((
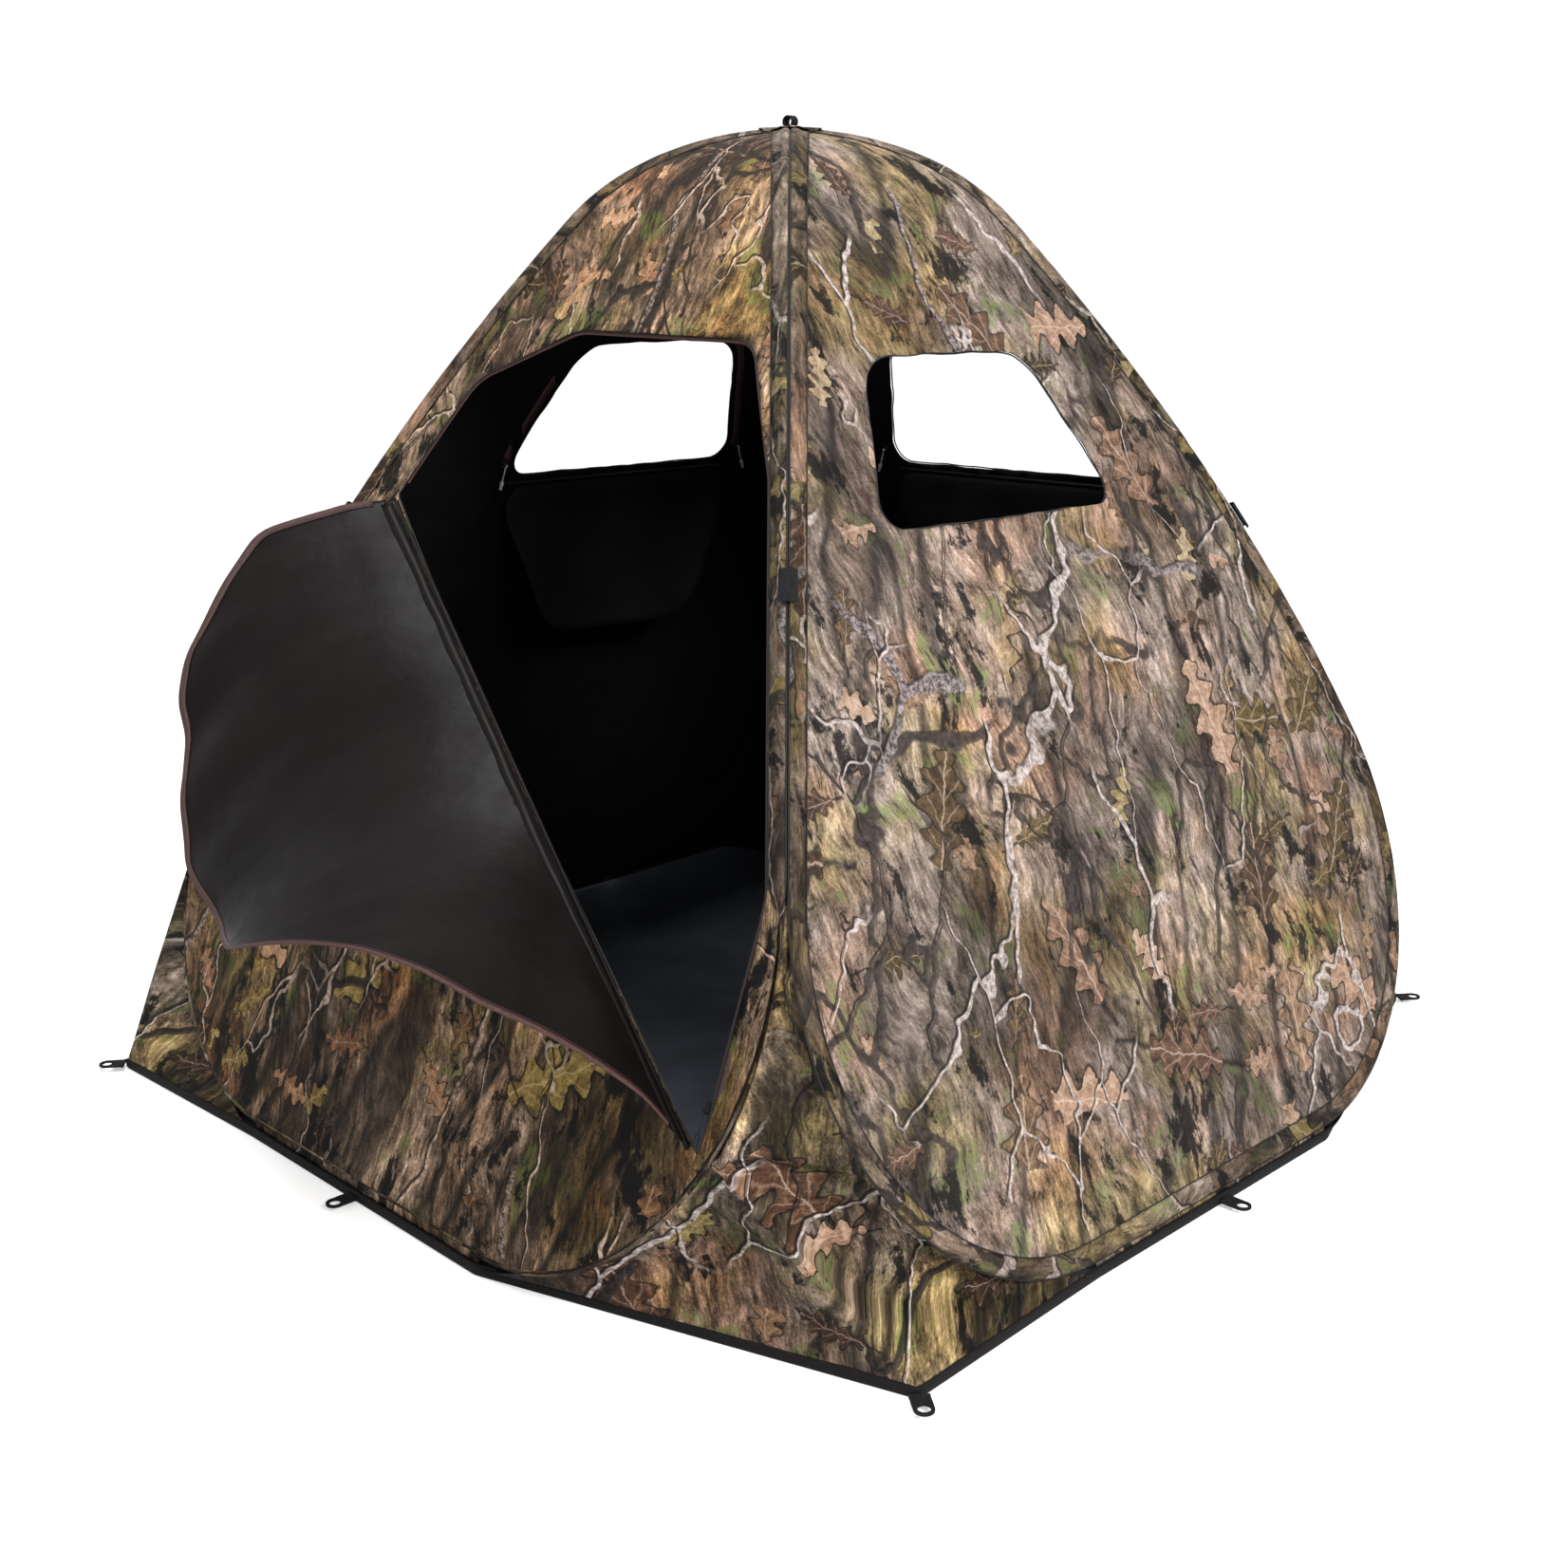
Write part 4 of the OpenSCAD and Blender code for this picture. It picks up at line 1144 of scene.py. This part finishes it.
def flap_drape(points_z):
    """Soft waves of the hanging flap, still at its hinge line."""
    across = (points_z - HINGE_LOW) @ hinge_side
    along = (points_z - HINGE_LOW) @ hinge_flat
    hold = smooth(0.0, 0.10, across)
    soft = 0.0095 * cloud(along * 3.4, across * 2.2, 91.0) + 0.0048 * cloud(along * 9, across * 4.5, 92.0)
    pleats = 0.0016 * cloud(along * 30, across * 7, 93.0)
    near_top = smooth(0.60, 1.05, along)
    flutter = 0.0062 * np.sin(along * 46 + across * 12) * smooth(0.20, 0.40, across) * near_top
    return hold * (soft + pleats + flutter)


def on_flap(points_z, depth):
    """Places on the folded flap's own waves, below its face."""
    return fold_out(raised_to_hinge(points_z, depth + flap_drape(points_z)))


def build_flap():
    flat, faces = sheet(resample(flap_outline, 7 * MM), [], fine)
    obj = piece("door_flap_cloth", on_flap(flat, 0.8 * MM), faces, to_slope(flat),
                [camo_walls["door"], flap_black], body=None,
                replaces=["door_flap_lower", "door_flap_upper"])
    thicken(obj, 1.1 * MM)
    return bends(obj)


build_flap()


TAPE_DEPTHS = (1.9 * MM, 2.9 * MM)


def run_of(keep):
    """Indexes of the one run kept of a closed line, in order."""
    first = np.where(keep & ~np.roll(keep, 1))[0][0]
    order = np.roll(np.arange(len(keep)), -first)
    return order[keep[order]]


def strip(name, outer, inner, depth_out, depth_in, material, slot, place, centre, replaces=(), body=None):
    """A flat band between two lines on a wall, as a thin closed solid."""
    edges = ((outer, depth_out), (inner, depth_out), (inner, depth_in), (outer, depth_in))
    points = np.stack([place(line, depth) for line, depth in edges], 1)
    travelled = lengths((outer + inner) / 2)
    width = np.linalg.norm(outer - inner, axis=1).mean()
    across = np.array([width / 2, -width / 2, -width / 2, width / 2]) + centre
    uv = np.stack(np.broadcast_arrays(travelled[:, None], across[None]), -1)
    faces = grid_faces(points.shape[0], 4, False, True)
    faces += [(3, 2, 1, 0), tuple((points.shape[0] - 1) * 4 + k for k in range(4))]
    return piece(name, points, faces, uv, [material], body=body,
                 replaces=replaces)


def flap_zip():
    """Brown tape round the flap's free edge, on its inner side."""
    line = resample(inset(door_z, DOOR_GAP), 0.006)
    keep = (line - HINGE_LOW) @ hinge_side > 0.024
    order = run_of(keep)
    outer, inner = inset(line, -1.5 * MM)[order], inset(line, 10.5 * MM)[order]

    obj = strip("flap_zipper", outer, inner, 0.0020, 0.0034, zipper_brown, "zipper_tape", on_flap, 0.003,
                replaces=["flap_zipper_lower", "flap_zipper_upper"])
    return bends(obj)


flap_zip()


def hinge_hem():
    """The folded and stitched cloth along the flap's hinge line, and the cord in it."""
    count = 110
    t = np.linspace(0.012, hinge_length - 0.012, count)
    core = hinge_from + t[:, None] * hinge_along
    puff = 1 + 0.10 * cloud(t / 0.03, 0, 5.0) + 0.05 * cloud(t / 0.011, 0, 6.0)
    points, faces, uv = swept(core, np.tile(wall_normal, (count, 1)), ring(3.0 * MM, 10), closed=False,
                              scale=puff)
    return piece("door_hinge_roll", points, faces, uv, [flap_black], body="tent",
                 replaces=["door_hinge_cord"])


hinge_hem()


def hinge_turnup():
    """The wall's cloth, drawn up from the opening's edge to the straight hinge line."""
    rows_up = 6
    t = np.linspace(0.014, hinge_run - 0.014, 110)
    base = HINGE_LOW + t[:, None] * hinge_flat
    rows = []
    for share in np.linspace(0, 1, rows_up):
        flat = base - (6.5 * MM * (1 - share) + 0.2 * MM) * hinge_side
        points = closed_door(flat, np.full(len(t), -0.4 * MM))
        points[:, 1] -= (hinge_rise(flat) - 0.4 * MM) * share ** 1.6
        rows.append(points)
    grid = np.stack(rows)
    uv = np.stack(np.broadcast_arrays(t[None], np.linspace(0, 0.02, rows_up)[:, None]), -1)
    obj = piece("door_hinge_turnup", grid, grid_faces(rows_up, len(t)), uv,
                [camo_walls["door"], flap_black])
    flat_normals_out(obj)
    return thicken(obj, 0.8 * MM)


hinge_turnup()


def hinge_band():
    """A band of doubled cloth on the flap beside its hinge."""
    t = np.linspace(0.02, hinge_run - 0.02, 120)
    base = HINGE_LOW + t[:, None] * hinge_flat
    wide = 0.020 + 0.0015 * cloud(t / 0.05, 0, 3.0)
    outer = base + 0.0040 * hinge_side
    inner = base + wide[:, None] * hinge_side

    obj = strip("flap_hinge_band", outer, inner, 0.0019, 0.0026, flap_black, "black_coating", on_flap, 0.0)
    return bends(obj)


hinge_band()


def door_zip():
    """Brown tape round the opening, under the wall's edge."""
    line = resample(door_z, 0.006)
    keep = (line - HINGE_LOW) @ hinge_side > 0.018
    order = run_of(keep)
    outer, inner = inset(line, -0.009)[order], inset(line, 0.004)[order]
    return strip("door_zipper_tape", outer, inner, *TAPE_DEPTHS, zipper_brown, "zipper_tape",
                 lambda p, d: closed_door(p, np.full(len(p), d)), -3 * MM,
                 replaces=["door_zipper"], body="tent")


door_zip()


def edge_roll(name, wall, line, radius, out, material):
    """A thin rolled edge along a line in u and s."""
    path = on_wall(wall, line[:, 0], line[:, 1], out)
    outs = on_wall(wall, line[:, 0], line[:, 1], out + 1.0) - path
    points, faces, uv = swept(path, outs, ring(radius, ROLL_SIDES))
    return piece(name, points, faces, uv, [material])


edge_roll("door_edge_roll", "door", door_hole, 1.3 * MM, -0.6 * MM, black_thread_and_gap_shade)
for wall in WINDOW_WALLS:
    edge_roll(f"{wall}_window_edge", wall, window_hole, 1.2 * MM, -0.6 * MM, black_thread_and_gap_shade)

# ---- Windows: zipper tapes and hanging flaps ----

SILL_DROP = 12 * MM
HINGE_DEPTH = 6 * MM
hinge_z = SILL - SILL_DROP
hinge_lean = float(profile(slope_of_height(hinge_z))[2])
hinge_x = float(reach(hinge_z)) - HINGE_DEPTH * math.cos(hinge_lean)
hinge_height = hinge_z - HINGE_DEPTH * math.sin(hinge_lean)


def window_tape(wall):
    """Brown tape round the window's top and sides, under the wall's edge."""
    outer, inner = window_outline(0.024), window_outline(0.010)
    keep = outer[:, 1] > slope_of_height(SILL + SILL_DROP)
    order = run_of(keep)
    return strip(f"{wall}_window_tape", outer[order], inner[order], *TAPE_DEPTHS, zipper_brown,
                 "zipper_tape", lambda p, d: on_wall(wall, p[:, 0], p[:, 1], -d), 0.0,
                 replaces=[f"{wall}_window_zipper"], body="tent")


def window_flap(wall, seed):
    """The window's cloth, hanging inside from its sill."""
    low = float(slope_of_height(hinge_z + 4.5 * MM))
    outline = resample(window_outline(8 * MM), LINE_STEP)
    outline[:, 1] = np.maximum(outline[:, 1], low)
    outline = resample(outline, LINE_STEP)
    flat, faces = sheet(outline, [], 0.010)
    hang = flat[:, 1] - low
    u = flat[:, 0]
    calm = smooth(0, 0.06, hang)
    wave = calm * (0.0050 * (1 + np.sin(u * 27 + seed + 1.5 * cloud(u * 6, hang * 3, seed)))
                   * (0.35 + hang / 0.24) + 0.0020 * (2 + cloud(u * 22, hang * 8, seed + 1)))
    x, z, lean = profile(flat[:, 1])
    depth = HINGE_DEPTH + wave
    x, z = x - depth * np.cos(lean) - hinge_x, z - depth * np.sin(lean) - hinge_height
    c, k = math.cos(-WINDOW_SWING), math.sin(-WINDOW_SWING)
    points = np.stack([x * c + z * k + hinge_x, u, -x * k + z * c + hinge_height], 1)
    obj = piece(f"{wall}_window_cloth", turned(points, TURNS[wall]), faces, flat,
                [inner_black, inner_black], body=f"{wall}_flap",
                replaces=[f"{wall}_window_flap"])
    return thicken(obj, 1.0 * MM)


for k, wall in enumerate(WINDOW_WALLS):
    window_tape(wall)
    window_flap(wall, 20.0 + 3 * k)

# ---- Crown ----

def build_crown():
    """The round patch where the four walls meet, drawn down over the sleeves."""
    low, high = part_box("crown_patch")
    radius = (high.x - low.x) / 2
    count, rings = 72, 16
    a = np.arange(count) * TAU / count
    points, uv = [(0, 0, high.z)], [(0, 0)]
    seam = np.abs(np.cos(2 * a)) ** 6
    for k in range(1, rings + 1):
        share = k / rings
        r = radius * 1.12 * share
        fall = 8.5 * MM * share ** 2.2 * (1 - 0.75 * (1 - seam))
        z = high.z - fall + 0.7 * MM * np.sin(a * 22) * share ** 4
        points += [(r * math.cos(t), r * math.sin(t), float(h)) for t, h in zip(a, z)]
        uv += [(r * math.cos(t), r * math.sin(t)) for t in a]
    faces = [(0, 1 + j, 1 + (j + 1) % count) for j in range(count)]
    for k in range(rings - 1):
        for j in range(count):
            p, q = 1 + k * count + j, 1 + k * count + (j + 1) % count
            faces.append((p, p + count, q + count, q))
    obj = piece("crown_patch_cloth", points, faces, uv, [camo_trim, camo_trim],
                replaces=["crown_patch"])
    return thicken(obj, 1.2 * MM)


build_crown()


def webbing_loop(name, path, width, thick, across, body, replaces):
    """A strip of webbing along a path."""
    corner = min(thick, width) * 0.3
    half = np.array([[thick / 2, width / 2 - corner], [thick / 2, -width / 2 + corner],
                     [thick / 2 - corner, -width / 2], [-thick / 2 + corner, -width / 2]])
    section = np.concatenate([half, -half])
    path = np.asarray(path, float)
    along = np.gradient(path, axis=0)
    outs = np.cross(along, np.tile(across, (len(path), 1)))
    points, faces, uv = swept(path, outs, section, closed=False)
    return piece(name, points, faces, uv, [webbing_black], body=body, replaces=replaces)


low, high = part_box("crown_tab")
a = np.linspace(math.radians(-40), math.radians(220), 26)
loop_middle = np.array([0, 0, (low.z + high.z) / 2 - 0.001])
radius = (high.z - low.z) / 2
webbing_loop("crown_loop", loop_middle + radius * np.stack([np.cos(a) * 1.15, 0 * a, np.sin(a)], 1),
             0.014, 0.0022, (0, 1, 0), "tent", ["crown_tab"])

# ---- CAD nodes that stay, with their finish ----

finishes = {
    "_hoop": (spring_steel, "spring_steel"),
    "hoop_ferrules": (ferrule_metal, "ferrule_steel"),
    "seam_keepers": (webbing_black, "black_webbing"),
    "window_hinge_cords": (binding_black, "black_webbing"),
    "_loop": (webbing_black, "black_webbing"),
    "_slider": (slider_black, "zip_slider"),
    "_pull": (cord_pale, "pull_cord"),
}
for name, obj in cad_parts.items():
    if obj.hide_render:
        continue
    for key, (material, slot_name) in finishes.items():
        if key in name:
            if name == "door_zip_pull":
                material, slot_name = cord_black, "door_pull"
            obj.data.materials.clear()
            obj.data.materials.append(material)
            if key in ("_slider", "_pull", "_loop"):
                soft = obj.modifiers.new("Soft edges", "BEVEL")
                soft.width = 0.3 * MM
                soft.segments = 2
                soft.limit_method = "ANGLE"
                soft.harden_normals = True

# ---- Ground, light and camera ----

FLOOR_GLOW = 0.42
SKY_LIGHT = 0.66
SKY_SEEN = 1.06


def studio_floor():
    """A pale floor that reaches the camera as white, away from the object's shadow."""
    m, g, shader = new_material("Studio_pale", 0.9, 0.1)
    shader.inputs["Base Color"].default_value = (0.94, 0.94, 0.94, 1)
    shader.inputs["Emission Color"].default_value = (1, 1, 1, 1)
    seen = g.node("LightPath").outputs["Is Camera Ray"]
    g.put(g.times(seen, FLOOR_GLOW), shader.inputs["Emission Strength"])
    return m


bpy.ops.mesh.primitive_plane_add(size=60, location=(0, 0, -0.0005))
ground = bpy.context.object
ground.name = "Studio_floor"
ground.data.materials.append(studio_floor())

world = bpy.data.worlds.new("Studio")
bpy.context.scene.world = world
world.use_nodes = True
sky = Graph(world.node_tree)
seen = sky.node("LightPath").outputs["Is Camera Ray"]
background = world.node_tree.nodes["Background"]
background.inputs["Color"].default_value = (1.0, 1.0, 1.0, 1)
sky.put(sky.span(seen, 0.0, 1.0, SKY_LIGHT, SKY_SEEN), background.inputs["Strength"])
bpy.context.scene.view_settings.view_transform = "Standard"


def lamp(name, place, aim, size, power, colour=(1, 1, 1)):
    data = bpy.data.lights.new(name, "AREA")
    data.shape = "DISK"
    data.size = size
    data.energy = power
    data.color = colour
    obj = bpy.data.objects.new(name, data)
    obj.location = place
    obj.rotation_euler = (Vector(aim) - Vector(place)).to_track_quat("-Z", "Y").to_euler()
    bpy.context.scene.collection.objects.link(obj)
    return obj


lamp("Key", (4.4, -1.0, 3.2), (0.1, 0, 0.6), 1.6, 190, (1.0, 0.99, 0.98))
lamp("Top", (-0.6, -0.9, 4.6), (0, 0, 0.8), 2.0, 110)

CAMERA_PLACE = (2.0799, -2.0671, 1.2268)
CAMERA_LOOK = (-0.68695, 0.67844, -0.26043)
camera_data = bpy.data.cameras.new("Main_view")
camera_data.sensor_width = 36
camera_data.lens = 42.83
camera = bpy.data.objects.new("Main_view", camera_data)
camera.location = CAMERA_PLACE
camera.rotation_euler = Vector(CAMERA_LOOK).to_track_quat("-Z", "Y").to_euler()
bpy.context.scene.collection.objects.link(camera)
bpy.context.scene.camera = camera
))
### Objective
Copy and report every line where the word "finishes" is present.

### Full output
Write part 4 of the OpenSCAD and Blender code for this picture. It picks up at line 1144 of scene.py. This part finishes it.
finishes = {
    for key, (material, slot_name) in finishes.items():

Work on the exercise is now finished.